By Jill Dougherty
Two senior U.S. State Department officials warned Friday that the government of Iraq and an Iranian exile group that the Iraqi government is trying to remove from its refugee camp at a military base in Iraq are at a dangerous "impasse" and the issue must be resolved soon.
Ambassador Daniel Benjamin, coordinator for counterterrorism, told reporters in a conference call that the Iraqi government's "patience is running thin" over the refusal of the Mujahedeen-e-Khalq to continue transferring to another location in Iraq.
The U.S. government has designated MEK as a terrorist group. It is committed to overthrowing the government of Iran but also has been implicated in a series of terrorist attacks, including the deaths of seven Americans in the 1970s.

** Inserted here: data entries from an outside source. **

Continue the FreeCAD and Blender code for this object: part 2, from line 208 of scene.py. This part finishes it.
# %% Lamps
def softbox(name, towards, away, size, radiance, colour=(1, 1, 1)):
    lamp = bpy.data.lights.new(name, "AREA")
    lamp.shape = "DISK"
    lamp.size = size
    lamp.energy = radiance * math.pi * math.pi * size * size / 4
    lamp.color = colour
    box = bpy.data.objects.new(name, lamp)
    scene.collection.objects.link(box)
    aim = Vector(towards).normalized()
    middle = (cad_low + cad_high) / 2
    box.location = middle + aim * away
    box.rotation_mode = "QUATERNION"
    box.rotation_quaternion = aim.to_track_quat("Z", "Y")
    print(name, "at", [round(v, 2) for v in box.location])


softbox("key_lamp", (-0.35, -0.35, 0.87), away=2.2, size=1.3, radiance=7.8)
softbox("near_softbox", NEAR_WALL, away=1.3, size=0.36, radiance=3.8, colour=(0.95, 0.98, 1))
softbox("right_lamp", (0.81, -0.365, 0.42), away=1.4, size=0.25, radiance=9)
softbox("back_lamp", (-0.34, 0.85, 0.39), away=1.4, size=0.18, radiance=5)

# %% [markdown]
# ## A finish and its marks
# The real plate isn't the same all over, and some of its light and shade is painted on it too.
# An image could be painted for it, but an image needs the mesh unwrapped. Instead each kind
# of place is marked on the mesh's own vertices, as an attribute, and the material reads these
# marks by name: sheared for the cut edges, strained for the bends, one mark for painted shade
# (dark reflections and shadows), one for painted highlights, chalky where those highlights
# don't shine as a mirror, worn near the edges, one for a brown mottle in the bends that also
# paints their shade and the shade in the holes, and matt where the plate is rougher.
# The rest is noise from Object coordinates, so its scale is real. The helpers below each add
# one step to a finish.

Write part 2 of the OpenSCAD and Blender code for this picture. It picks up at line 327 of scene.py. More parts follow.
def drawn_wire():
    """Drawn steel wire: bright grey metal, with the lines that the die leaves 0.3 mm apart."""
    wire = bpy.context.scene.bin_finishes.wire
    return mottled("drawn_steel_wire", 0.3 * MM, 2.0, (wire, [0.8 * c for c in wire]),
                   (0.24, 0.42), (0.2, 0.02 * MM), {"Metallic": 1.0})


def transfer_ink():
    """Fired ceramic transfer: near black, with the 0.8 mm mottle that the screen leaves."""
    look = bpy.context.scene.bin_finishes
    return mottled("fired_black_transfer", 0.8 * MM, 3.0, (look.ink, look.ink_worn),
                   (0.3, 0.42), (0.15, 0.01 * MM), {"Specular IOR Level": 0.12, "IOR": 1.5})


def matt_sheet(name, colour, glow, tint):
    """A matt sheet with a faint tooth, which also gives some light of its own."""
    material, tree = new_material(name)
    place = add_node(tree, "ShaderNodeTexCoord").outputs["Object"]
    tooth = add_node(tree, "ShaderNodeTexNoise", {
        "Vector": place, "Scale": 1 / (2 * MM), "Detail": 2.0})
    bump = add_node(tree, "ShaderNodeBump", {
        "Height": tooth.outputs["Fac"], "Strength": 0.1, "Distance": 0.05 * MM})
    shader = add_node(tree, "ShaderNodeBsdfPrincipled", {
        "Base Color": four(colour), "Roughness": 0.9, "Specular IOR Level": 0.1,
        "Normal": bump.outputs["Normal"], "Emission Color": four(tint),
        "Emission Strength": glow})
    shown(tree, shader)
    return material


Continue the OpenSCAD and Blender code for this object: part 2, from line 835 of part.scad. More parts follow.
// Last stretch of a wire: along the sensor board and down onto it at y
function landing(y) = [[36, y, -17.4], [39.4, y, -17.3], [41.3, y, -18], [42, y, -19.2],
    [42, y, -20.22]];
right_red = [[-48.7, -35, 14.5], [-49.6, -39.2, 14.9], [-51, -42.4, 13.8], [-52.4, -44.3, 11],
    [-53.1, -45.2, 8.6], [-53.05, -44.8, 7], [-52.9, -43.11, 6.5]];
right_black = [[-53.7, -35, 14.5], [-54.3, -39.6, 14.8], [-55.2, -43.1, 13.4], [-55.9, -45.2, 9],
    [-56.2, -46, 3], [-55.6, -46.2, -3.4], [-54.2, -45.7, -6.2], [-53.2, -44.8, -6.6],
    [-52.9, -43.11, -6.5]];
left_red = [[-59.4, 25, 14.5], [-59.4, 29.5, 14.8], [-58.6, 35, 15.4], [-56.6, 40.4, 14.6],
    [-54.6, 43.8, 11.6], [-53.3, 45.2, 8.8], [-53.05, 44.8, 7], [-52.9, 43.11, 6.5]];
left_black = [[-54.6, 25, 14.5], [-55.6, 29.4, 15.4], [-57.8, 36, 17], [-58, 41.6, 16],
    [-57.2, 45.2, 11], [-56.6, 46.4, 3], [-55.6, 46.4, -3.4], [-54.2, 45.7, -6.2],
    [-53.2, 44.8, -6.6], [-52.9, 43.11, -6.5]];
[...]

Benjamin said it appears that the group has misunderstood a recent court order that requires U.S. Secretary of State Hillary Clinton, by October 1, to decide whether to remove the MEK from the terror list. The secretary has said several times that her decision would be guided, in part, by whether the group moves peacefully from Camp Ashraf to a holding facility near Baghdad as the Iraqi government is demanding.

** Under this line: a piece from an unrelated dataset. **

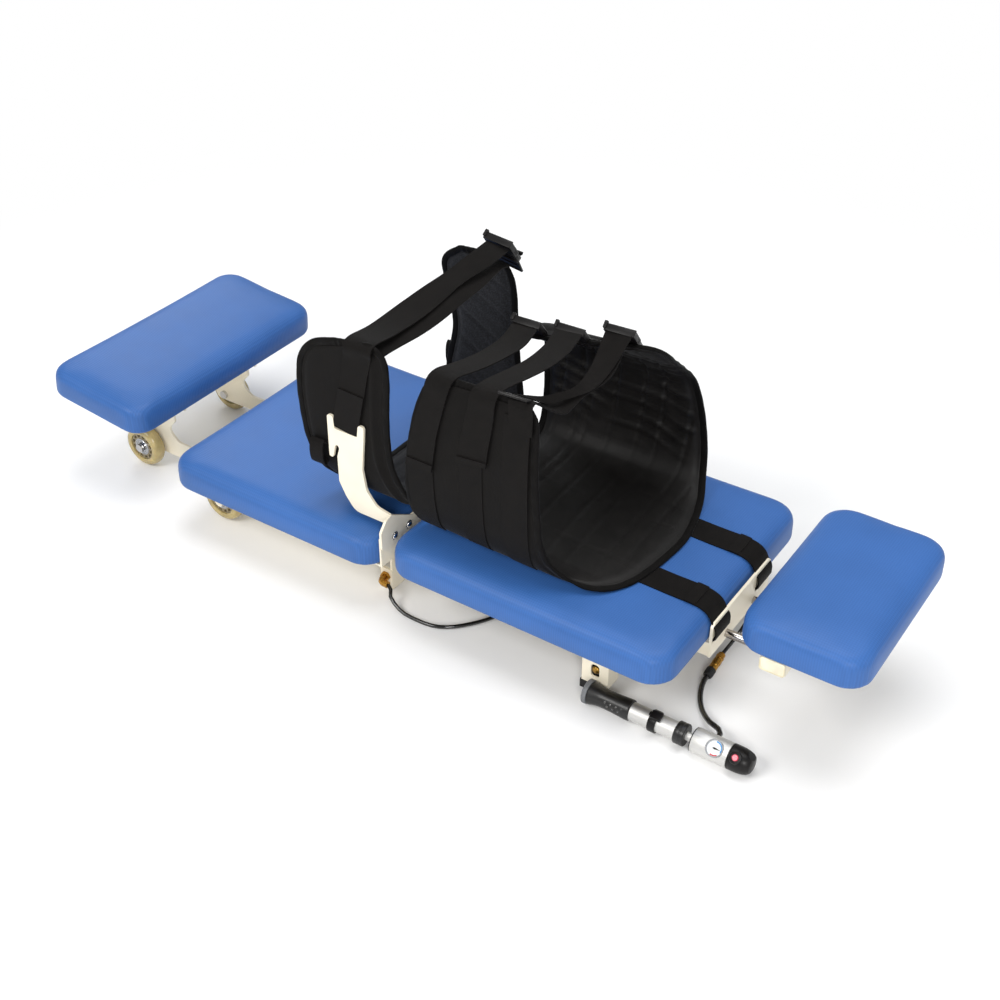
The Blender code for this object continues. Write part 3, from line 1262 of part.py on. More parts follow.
HARNESS_ORIGIN = Vector((THORAX_FOOT_X, 0, THORAX_UNDER + PAD_THICKNESS + PADDING / 2 + GAP))
HARNESS_SIZE = Vector((HARNESS_LENGTH, HARNESS_HALF_WIDTH, HARNESS_HEIGHT))
BELT_ORIGIN = Vector((PELVIS_HEAD_X, 0, PELVIS_UNDER + PAD_THICKNESS + PADDING / 2 + GAP))
BELT_SIZE = Vector((BELT_LENGTH, BELT_HALF_WIDTH, BELT_HEIGHT))


def placed(origin, size, shares):
    """The point at these shares of a soft piece's length, half width and height."""
    return origin + size * Vector(shares)


def thorax_harness():
    """Padded U round the chest, with its chest strap."""
    rows = [[placed(HARNESS_ORIGIN, HARNESS_SIZE, point) for point in row] for row in HARNESS_ROW_SHARES]
    shell = loft("thorax_harness", rows, SHELL_COLUMN_STEPS, SHELL_STEPS, PADDING, black_fabric())
    route = [placed(HARNESS_ORIGIN, HARNESS_SIZE, point) for point in CHEST_STRAP_SHARES]
    join(shell, ribbon("chest_strap", route, STRAP_WIDTH, STRAP_THICKNESS, black_fabric()))
    buckle("chest_buckle", route[-1] + Vector((0, GAP, 0)), CHEST_BUCKLE_WIDTH)


def buckle(name, strap_end, width):
    """Side-release buckle body with the bar that its strap folds round."""
    low = strap_end + Vector((-width / 2, 0, -BUCKLE_HEIGHT / 2))
    high = strap_end + Vector((width / 2, BUCKLE_DEPTH, BUCKLE_HEIGHT / 2))
    body = box(name, low, high, black_plastic())
    edges = body.modifiers.new("edges", "BEVEL")
    edges.width = BUCKLE_EDGE
    edges.segments = 1


def belt_strap_route(places, heights):
    """From the hem up the belt's near wall and over to the buckle."""
    start_x, top_x, end_x = (PELVIS_HEAD_X + BELT_LENGTH * share for share in places)
    hem_z, wall_z, buckle_z = (BELT_ORIGIN.z + BELT_HEIGHT * share for share in heights)
    skin = BELT_HALF_WIDTH + (PADDING + STRAP_THICKNESS) / 2 - SEAM_BITE
    turn = skin - STRAP_OVER_EDGE
    return [Vector(point) for point in (
        (start_x, -skin, hem_z),
        ((start_x + top_x) / 2, -skin + SEAM_BITE, (hem_z + wall_z) / 2),
        (top_x, -turn, wall_z),
        ((top_x + end_x) / 2, -BELT_HALF_WIDTH * 0.78, (wall_z + buckle_z) / 2 + STRAP_ARCH),
        ((top_x + 3 * end_x) / 4, -BELT_HALF_WIDTH * 0.44, buckle_z - STRAP_THICKNESS),
        (end_x, -STRAP_PLAY, buckle_z),
    )]


def pelvic_belt():
    """Padded belt standing on the pelvis pad, with its closing straps."""
    rows = [[placed(BELT_ORIGIN, BELT_SIZE, point) for point in row] for row in BELT_ROW_SHARES]
    shell = loft("pelvic_belt", rows, SHELL_COLUMN_STEPS, SHELL_STEPS, PADDING, black_fabric())
    for label, (places, heights) in BELT_STRAP_SHARES.items():
        route = belt_strap_route(places, heights)
        join(shell, ribbon("belt_strap_" + label, route, STRAP_WIDTH, STRAP_THICKNESS, black_fabric()))
        buckle("belt_buckle_" + label, route[-1] + Vector((0, GAP, 0)), BELT_BUCKLE_WIDTH)


def pull_strap(name, side):
    """Webbing from the belt over the pad's end and round the crossbar."""
    start = PELVIS_FOOT_X - PULL_STRAP_SHOWN
    rest = PELVIS_UNDER + PAD_THICKNESS + GAP
    thick = STRAP_THICKNESS
    inside = PELVIS_FOOT_X + STRAP_PLAY
    outside = CROSSBAR_FRONT_X + STRAP_PLAY + thick
    bottom = STRAP_SLOT_BOTTOM + STRAP_PLAY / 2
    outer = rounded([
        (start, rest, 0.0), (inside, rest, PAD_ROLL - STRAP_PLAY), (inside, bottom, thick / 2),
        (outside, bottom, thick / 2), (outside, rest + thick, PAD_ROLL + 2 * thick),
        (start, rest + thick, 0.0),
    ], 4)
    hole = rounded([
        (inside + thick, bottom + thick, 0.0), (outside - thick, bottom + thick, 0.0),
        (outside - thick, CROSSBAR_TOP + STRAP_PLAY, thick / 2),
        (inside + thick, CROSSBAR_TOP + STRAP_PLAY, thick / 2),
    ], 2)
    plate(name, [outer, hole], STRAP_WIDTH, "XZ", side * STRAP_Y, black_fabric())


def build_soft_goods():
    thorax_harness()
    pelvic_belt()
    for label, side in SIDES.items():
        pull_strap("pull_strap_" + label, side)


def main():
    clear_scene()
    build_pads()
    build_rolling_section()
    build_standing_section()
    pump_handle()
    pump_head()
    build_air_line()
    build_soft_goods()


main()
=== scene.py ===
"""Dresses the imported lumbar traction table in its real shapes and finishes."""
import math

import bmesh
import bpy
from mathutils import Matrix, Vector, noise, Quaternion


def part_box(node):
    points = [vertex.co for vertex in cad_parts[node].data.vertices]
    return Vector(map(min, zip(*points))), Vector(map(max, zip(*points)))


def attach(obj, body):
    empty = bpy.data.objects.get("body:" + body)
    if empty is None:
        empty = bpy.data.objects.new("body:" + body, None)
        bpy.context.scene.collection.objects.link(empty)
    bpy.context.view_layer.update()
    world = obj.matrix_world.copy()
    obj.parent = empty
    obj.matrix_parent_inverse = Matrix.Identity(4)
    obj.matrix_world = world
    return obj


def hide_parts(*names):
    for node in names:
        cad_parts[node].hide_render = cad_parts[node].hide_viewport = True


bl_info = {
    "name": "Lumbar traction table",
    "version": (1, 0, 0),
    "blender": (4, 5, 0),
    "location": "View3D > Sidebar > Table",
    "description": "Builds the upholstery, webbing, wheels and pump around the packed frame",
    "category": "Object",
}

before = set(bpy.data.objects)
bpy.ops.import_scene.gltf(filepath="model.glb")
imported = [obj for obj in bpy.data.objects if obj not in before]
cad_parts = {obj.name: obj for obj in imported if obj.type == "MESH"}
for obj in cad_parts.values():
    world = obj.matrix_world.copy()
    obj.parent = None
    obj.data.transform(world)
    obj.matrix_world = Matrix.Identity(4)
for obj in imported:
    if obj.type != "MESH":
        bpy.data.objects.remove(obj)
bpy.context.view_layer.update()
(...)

Benjamin told reporters that the MEK appears to believe, mistakenly, that Clinton's only option is to delist the group. He said Clinton, according to the judges' order, must make her decision by October 1 but the order "did not mandate any particular result."
"The secretary of state," he said, "is within her rights in either listing, relisting or delisting. And that really is the bottom line here, and no one should be unclear about that in any way."

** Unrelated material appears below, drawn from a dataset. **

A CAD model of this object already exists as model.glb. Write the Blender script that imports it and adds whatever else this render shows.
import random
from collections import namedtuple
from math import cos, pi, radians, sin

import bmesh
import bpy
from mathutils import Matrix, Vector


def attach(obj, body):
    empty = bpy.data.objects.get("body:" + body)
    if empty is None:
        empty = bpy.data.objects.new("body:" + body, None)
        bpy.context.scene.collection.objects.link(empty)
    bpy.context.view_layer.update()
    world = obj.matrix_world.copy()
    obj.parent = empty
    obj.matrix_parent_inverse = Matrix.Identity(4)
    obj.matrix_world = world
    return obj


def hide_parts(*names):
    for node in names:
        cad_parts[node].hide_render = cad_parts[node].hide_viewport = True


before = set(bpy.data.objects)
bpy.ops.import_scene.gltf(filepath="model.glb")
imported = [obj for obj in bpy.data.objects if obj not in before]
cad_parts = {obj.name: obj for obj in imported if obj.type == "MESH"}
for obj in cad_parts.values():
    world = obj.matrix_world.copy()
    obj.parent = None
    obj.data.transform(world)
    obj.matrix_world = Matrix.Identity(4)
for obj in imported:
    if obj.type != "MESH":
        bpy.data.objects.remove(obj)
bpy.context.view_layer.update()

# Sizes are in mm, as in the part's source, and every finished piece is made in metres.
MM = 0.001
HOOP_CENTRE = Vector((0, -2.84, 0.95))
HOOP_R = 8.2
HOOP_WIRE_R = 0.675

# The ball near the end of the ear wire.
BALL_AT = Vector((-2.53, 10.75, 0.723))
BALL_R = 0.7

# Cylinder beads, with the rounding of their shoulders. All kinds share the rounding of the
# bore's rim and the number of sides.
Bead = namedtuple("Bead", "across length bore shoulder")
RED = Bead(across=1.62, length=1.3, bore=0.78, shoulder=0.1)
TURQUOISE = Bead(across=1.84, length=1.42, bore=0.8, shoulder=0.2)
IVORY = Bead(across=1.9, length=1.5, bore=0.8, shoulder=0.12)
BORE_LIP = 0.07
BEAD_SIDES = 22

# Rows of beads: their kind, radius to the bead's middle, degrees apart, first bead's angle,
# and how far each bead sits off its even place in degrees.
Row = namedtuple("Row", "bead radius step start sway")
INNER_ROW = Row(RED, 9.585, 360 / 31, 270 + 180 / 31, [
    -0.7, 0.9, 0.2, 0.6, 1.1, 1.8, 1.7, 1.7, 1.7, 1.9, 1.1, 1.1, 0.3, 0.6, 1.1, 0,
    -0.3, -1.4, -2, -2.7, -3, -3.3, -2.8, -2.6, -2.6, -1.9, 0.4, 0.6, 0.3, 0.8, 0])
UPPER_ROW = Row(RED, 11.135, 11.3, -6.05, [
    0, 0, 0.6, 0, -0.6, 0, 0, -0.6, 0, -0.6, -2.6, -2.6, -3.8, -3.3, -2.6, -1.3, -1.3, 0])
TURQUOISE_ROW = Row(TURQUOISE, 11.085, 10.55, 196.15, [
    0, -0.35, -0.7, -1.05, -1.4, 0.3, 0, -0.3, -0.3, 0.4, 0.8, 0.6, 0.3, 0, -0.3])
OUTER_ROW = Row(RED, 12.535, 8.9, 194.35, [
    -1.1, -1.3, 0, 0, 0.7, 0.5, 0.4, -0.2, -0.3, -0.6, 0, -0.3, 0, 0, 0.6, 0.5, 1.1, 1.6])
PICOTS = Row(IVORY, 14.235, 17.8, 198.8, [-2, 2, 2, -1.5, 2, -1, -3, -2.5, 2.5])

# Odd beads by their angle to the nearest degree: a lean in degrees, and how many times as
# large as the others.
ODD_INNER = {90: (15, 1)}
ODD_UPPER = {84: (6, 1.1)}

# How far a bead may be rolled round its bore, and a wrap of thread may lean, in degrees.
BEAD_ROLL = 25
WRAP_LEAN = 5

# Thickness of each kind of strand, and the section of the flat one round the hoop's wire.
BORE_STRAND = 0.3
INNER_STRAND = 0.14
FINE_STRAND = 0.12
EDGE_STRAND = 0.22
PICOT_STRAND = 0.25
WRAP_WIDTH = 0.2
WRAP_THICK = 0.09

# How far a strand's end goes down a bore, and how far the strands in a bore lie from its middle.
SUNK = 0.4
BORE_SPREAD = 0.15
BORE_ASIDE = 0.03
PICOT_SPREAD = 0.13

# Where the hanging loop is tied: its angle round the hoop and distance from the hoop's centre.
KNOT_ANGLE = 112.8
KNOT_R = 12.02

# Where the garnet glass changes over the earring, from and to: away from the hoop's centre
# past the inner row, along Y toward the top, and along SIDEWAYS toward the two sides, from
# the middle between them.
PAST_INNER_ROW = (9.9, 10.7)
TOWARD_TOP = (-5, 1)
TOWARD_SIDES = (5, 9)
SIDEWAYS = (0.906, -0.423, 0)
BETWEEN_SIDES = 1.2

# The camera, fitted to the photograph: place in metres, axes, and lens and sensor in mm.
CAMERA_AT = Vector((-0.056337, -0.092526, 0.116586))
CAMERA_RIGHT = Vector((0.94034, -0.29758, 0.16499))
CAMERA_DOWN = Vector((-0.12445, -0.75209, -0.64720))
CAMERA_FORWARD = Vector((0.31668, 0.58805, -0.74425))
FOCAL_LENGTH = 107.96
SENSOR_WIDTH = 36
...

Trying to "wait it out," he warned would be "irresponsible and dangerous."
Cooperating and leaving Camp Ashraf, he said, would be a strong indication that the MEK "have left their violent past behind."
Ambassador Daniel Fried, special advisor to the secretary on Camp Ashraf, who also spoke with reporters, said that "it is imperative that progress be made swiftly," but added, "the situation remains precarious."
Fried described what he called "constantly shifting demands" by the MEK. Two thousand of the approximately 3,000 MEK members and their families have been relocated from the former military base, Camp Ashraf, to temporary quarters at another camp. Ultimately, the plan is for them to move from there to other countries. Twelve hundred to 1,300 remain at Camp Ashraf and are refusing to leave.
A Paris-based spokesman for the MEK took issue with the comments by the State Department officials. Shahin Gobadi, of the National Council of Resistance of Iran, told CNN the designation of the MEK as a terrorist organization “was political in nature and was designed to appease the religious dictatorship ruling Iran.”
“If the Secretary had any evidence, why has she taken 600 days without a decision?” he asked.
Gobadi listed 10 demands by the remaining residents of Camp Ashraf, including the transport of trucks, forklifts, generators and vehicles, adding “none is a luxury. It is inhumane that instead of supporting these minimums, someone would want to reject them.”
The spokesman said as soon as the 10 items are provided “all residents will relocate to Liberty.”
In the past, the Iraqi government has extended its deadline for the MEK to leave Camp Ashraf when there had been significant progress toward a deal. Fried said the United States hopes that there will be progress this time as well. The U.S. Embassy in Iraq, the State Department and the United Nations, he said, are "working hard to address as many legitimate concerns as we can."
Fried cited a demand for more air conditioning as one of the demands that appears reasonable. But a demand for private cars, he said, "strikes me as not central" to humanitarian concerns.
The Iraqi government, he said, has reaffirmed "that it wants a peaceful solution. We welcome that," he told reporters. Five convoys have successfully left the camp and, he said, "it is absolutely critical that the MEK allow the convoys to resume."